Most lenders look for a DSCR of at least 1.0 or higher, meaning the rental income matches or exceeds the property’s monthly payment. The exact number can vary, so it’s important to check with your lender as guidelines may change.
Can I use a DSCR loan for short-term rentals like Airbnb?
Some lenders do allow short-term or vacation rental properties with DSCR loans if the rental income can be documented or projected. However, policies on short-term rentals can vary significantly, so be sure to review your specific scenario with your lender or broker first.
Do I need to have landlord experience to qualify for a DSCR loan?
Most programs do not require prior landlord experience, but it can be helpful if you’re managing multiple properties or short-term rentals. Individual lender guidelines may vary, so it’s a good idea to discuss this with your broker during the application process.
Are DSCR loans available for properties held in an LLC?

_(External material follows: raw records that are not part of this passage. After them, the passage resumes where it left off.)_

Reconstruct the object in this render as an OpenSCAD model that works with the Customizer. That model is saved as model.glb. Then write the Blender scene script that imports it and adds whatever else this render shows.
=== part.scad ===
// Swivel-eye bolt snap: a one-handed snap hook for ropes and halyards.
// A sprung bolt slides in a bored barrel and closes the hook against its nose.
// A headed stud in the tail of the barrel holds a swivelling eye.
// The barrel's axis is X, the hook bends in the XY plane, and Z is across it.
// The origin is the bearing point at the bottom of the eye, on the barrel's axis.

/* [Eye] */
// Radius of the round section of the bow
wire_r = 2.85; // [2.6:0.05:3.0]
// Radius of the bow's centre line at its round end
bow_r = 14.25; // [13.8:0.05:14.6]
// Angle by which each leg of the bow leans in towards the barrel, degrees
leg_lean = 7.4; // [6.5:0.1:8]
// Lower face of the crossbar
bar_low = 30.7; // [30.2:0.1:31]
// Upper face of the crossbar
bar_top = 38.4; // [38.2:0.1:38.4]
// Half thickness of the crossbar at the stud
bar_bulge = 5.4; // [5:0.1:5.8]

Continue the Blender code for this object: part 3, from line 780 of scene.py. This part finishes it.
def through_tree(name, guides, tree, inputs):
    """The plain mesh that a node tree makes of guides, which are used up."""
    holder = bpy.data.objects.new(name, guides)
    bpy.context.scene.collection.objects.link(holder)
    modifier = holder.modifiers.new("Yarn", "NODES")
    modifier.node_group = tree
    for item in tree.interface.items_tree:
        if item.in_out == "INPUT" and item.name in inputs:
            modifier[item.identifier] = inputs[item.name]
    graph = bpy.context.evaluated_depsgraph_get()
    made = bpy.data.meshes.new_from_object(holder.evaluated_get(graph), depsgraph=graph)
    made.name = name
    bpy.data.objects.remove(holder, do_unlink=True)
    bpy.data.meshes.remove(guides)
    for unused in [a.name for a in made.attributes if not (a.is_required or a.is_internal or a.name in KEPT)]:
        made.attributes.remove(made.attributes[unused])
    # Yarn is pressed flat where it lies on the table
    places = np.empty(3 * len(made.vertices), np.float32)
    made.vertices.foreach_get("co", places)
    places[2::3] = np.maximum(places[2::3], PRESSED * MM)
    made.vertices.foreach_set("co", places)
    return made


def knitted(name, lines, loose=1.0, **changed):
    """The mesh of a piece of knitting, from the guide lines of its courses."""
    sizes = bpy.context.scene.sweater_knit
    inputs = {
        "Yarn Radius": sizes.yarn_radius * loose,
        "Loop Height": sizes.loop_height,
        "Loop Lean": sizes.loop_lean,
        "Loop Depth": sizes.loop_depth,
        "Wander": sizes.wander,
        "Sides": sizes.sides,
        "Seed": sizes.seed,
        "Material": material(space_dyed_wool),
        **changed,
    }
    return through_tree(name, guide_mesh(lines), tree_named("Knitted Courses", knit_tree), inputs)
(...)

Yes, many DSCR loan programs allow properties to be held in the name of an LLC or corporation. You’ll need to provide organizational documents, and some lenders require personal guarantees from the owners as part of the approval process.
How long does it take to close a DSCR loan?
The timeline is often similar to other investment property loans, generally ranging from three to four weeks from application to closing. Delays can happen if documentation is incomplete or if the appraisal takes longer, so submitting paperwork early can help keep things on track.
This is educational and not financial advice. Loan programs and guidelines can change. Talk with a licensed mortgage professional about your specific scenario.